A 35 ans, Ophélie veut tout : être une femme, être une mère, réussir professionnellement. Or, si l’on considère son parcours, on peut considérer que ses objectifs de vie sont en passe d’être réussis. Une union heureuse avec Vincent et trois enfants ardemment désirés et tendrement chéris.
« Depuis ma première grossesse s’est installée une obsession. Celle de bien faire. » (p.45)

Mais, lorsqu’il s’agit de reprendre son travail au sein de l’hôpital en tant que praticienne hospitalière dans l’unité de jour de cancérologie de l’hôpital Saint Louis, les choses se compliquent. En effet, durant son absence, un copain d’étude l’a remplacée et a savamment avancé ses pions sur l’échiquier ascensionnel pour obtenir le poste universitaire à pourvoir, qu’Ophélie convoite depuis quelques années.
Ophélie n’a pas dit son dernier mot : ce poste, elle le mérite et, enfants ou pas enfants, elle se battra pour l’avoir.
« Je redoublerai d’efforts, je rentrerai tôt. Je me rendrai disponible pour toi et tes sœurs. Avec de l’énergie et de la bonne volonté, on est capable de beaucoup. » (p.18)

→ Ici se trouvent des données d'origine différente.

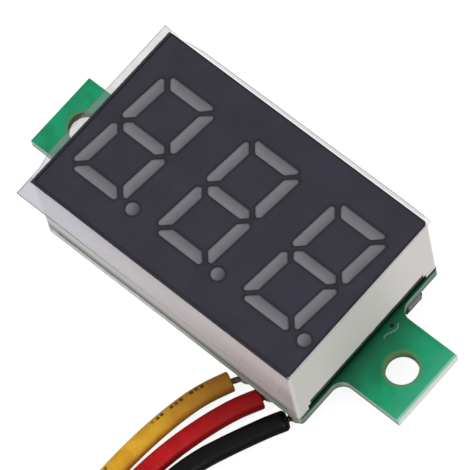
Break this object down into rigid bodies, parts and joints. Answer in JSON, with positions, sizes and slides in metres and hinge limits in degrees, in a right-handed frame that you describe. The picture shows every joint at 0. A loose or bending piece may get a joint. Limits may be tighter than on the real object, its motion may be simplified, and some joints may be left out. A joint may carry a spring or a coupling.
{
  "type": "digital panel meter",
  "caption": "Three-wire LED panel meter: digit block with a dark face on an eared circuit board, with stripped wire leads and a calibration trimmer.",
  "frame": {"origin": "middle of the two ear holes, on the circuit board's front face, under the middle of the display", "axes": "+X along the digits in reading order, +Y to the digits' tops, +Z out of the display's face"},
  "size_m": [0.0419, 0.0454, 0.0097],
  "materials": {
    "board_green": "satin",
    "housing_plastic": "satin",
    "face_coating": "matte",
    "diffuser_resin": "matte",
    "substrate_laminate": "matte",
    "led_die": "satin",
    "potting_epoxy": "satin",
    "pin_tin": "satin",
    "solder": "polished",
    "chip_epoxy": "matte",
    "lead_tin": "satin",
    "trimmer_ceramic": "matte",
    "trimmer_metal": "satin",
    "capacitor_ceramic": "satin",
    "resistor_film": "satin",
    "clear_film": "clear",
    "insulation_yellow": "satin",
    "insulation_red": "satin",
    "insulation_black": "satin",
    "tinned_strands": "satin",
    "tie_nylon": "satin"
  },
  "bodies": {
    "meter": {"circuit_board": "board_green", "display_housing": "housing_plastic", "face_coating": "face_coating", "digit_1_segment_a": "diffuser_resin", "digit_1_segment_b": "diffuser_resin", "digit_1_segment_c": "diffuser_resin", "digit_1_segment_d": "diffuser_resin", "digit_1_segment_e": "diffuser_resin", "digit_1_segment_f": "diffuser_resin", "digit_1_segment_g": "diffuser_resin", "digit_2_segment_a": "diffuser_resin", "digit_2_segment_b": "diffuser_resin", "digit_2_segment_c": "diffuser_resin", "digit_2_segment_d": "diffuser_resin", "digit_2_segment_e": "diffuser_resin", "digit_2_segment_f": "diffuser_resin", "digit_2_segment_g": "diffuser_resin", "digit_3_segment_a": "diffuser_resin", "digit_3_segment_b": "diffuser_resin", "digit_3_segment_c": "diffuser_resin", "digit_3_segment_d": "diffuser_resin", "digit_3_segment_e": "diffuser_resin", "digit_3_segment_f": "diffuser_resin", "digit_3_segment_g": "diffuser_resin", "digit_1_point": "diffuser_resin", "digit_2_point": "diffuser_resin", "digit_3_point": "diffuser_resin", "display_substrate": "substrate_laminate", "led_dice": "led_die", "potting": "potting_epoxy", "display_pins": "pin_tin", "pin_solder_joints": "solder", "wire_solder_joints": "solder", "microcontroller_body": "chip_epoxy", "regulator_body": "chip_epoxy", "diode_body": "chip_epoxy", "microcontroller_leads": "lead_tin", "regulator_leads": "lead_tin", "diode_leads": "lead_tin", "trimmer_terminals": "lead_tin", "chip_end_caps": "lead_tin", "trimmer_base": "trimmer_ceramic", "capacitors": "capacitor_ceramic", "resistors": "resistor_film", "protective_film": "clear_film", "yellow_wire": "insulation_yellow", "yellow_wire_coil": "insulation_yellow", "red_wire": "insulation_red", "red_wire_coil": "insulation_red", "black_wire": "insulation_black", "black_wire_coil": "insulation_black", "yellow_wire_strands": "tinned_strands", "yellow_wire_tip": "tinned_strands", "red_wire_strands": "tinned_strands", "red_wire_tip": "tinned_strands", "black_wire_strands": "tinned_strands", "black_wire_tip": "tinned_strands", "coil_tie": "tie_nylon"},
    "rotor": {"trimmer_rotor": "trimmer_metal"}
  },
  "joints": [
    {"name": "trimmer_turn", "type": "hinge", "parent": "meter", "child": "rotor", "pos_m": [-0.0089, 0, -0.0016], "axis": [0, 0, -1], "range_deg": [-120, 120]}
  ]
}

« Ces dernières semaines, Ophélie l’a décidé : elle veut tout. Un couple, des enfants, des amis, une carrière. Elle va sculpter, avec la minutie d’un artisan, sa vie rêvée. Et à force de travail elle en est sûre, le tableau sera parfait. » (p.60)
Sauf que, dans la réalité, les choses sont plus compliquées : Vincent n’est guère est à la maison, tout entier dévolu à son métier et en passe de sacrer sa propre réussite ; la nounou ne peut assumer plus d’heures que nécessaires ; les grands-parents ne répondent guère présents, pour mieux profiter de leurs loisirs.
« Ophélie est fatiguée. […] Ses enfants sont des êtres de désirs. […] Ses enfants sont des êtres de dépendance. […] Ses enfants sont des êtres de mouvements. […] Ses enfants sont des êtres d’opposition. […] Ophélie est contorsionniste. Sous l’action de ses trois contraintes, elle a changé de forme, au point qu’elle ne sait plus quel était son état initial. » (p.69-70)
Alors, entre son métier et la gestion des enfants, Ophélie se fissure lentement mais sûrement. Pire, une rancune sourde naît : pourquoi est-ce elle qui doit assumer les tâches ingrates domestiques avec les petits, alors que Vincent est accueilli en roi par des chérubins angéliques à son arrivée tardive ? Quelle tyrannie est finalement celle de son quotidien ?
Petit à petit, Ophélie perd pied. A vouloir tout concilier, elle se perd. Pourtant, des mamans exemplaires à qui tout semble tout sourire, elle en croise. Comment font-elles ? Et la rivalité toute féminine d’entrer en piste…
Mois après mois, Ophélie s’enfonce. Jusqu’à suffoquer. Jusqu’à perdre pied.
« Mais il y a quelque chose qu’il ne reconnaît pas chez elle, une forme d’automatisme dans ses gestes et ses attitudes. Un mode opératoire. Une absence. Elle est déjà partie. » (p.111)
Dans notre société où l’injonction faite aux femmes est de bien souvent devoir tout gérer (être une femme, être une amante, être une mère, être une professionnelle), de vivre deux vies en une seule journée, ce premier roman de Jessica Knossow s’avère fracassant. Avec des phrases simples mais cinglantes, elle crée une tension palpable, page après page, qui suggère l’étouffement et l’étiolement d’Ophélie. Avec elle, elle crée un archétype littéraire et sociétal, celui de la femme dépossédée d’elle-même pour mieux suffire aux exigences corollaires.
La perte d’équilibre, tangible, affleure, jusqu’à la chute. Salvatrice, ou destructrice ?
Un récit d’une grande force, d’une grande émotion, qui parlera à nombre de femmes, à la fois amantes, mères et professionnelles peut-être carriéristes (et alors, d’ailleurs ?). La maîtrise de toutes ces « balles » est-elle un leurre social ? Faut-il renoncer ? Dans ce cas-là, à quoi renoncer ? A l’inverse, faut-il tout accepter ? Est-ce que, parce que l’on est une femme, il est inné d’avoir le sens du sacrifice ? J’en doute. A chacune de le dire…
La jongleuse, Jessica Knossow, éditions DENOËL, 2021, 121 pages.